(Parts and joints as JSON)
===============

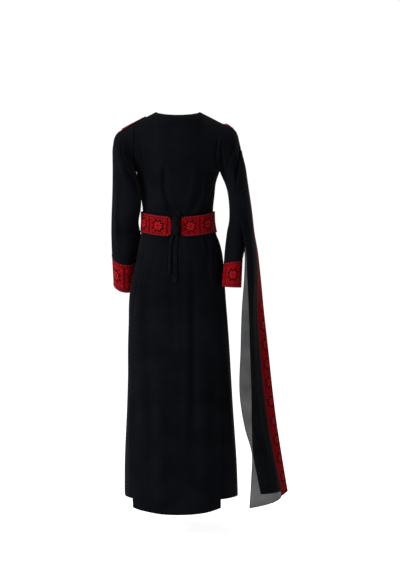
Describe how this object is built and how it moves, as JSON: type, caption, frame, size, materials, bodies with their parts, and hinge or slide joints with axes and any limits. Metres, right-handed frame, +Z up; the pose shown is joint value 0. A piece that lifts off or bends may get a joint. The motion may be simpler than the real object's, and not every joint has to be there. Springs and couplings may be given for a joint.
{
  "type": "palestinian thobe dress",
  "caption": "Floor-length long-sleeved black dress in its worn form, with red embroidered cuffs, tied waist belt and shoulder band, and a bordered veil hanging from the right shoulder.",
  "frame": {"origin": "on the centre line at the top of the shoulders beside the neck, where the wearer holds the dress up", "axes": "+Z up, -Y out of the back of the dress, +Y out of its front, +X to the wearer's right"},
  "size_m": [0.6397, 0.3301, 1.4241],
  "materials": {
    "black_crepe": "matte black crepe with a fine pebbled weave",
    "tie_tape": "soft matte black tape",
    "black_chiffon": "sheer black chiffon",
    "red_embroidery": "red cross-stitch embroidery with black outlines"
  },
  "bodies": {
    "root": {"bodice_back": "black_crepe", "bodice_front": "black_crepe", "skirt_back": "black_crepe", "skirt_front": "black_crepe", "sleeve_left": "black_crepe", "sleeve_right": "black_crepe", "cuff_left": "red_embroidery", "cuff_right": "red_embroidery", "belt_band": "red_embroidery", "shoulder_band_left": "red_embroidery", "tie_knot": "tie_tape", "tie_loop": "tie_tape", "tie_tail_left": "tie_tape", "tie_tail_right": "tie_tape", "veil_sheer": "black_chiffon", "veil_folded": "black_chiffon", "veil_border": "red_embroidery"}
  },
  "joints": []
}
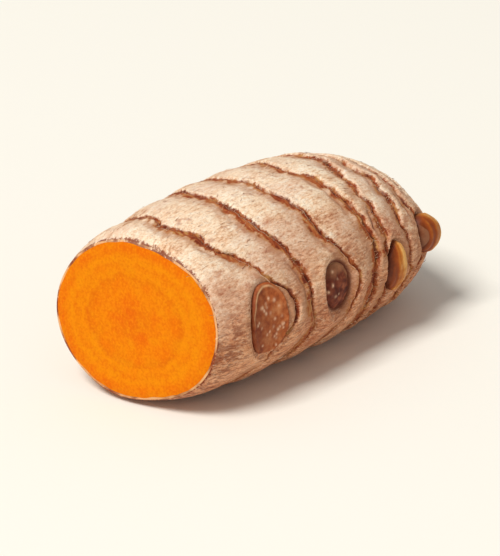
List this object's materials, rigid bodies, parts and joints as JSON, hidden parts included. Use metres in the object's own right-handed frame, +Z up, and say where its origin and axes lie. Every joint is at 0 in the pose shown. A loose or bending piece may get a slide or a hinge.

===============

Your instructions: Exact output of every entry is required.

Full solution:
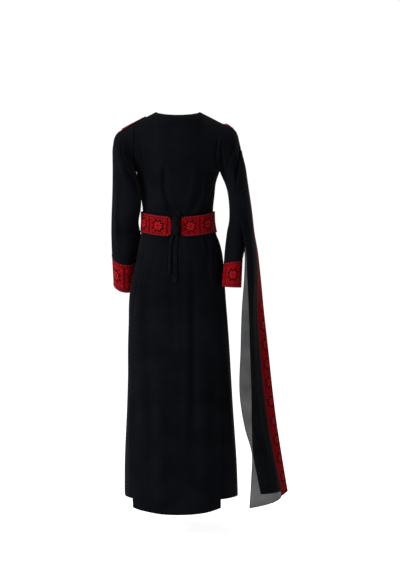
Describe how this object is built and how it moves, as JSON: type, caption, frame, size, materials, bodies with their parts, and hinge or slide joints with axes and any limits. Metres, right-handed frame, +Z up; the pose shown is joint value 0. A piece that lifts off or bends may get a joint. The motion may be simpler than the real object's, and not every joint has to be there. Springs and couplings may be given for a joint.
{
  "type": "palestinian thobe dress",
  "caption": "Floor-length long-sleeved black dress in its worn form, with red embroidered cuffs, tied waist belt and shoulder band, and a bordered veil hanging from the right shoulder.",
  "frame": {"origin": "on the centre line at the top of the shoulders beside the neck, where the wearer holds the dress up", "axes": "+Z up, -Y out of the back of the dress, +Y out of its front, +X to the wearer's right"},
  "size_m": [0.6397, 0.3301, 1.4241],
  "materials": {
    "black_crepe": "matte black crepe with a fine pebbled weave",
    "tie_tape": "soft matte black tape",
    "black_chiffon": "sheer black chiffon",
    "red_embroidery": "red cross-stitch embroidery with black outlines"
  },
  "bodies": {
    "root": {"bodice_back": "black_crepe", "bodice_front": "black_crepe", "skirt_back": "black_crepe", "skirt_front": "black_crepe", "sleeve_left": "black_crepe", "sleeve_right": "black_crepe", "cuff_left": "red_embroidery", "cuff_right": "red_embroidery", "belt_band": "red_embroidery", "shoulder_band_left": "red_embroidery", "tie_knot": "tie_tape", "tie_loop": "tie_tape", "tie_tail_left": "tie_tape", "tie_tail_right": "tie_tape", "veil_sheer": "black_chiffon", "veil_folded": "black_chiffon", "veil_border": "red_embroidery"}
  },
  "joints": []
}
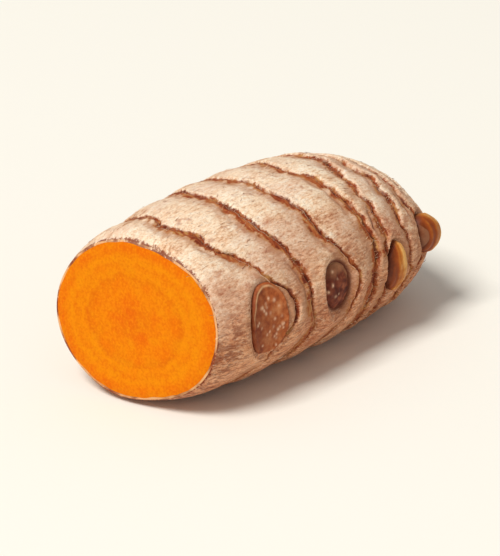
List this object's materials, rigid bodies, parts and joints as JSON, hidden parts included. Use metres in the object's own right-handed frame, +Z up, and say where its origin and axes lie. Every joint is at 0 in the pose shown. A loose or bending piece may get a slide or a hinge.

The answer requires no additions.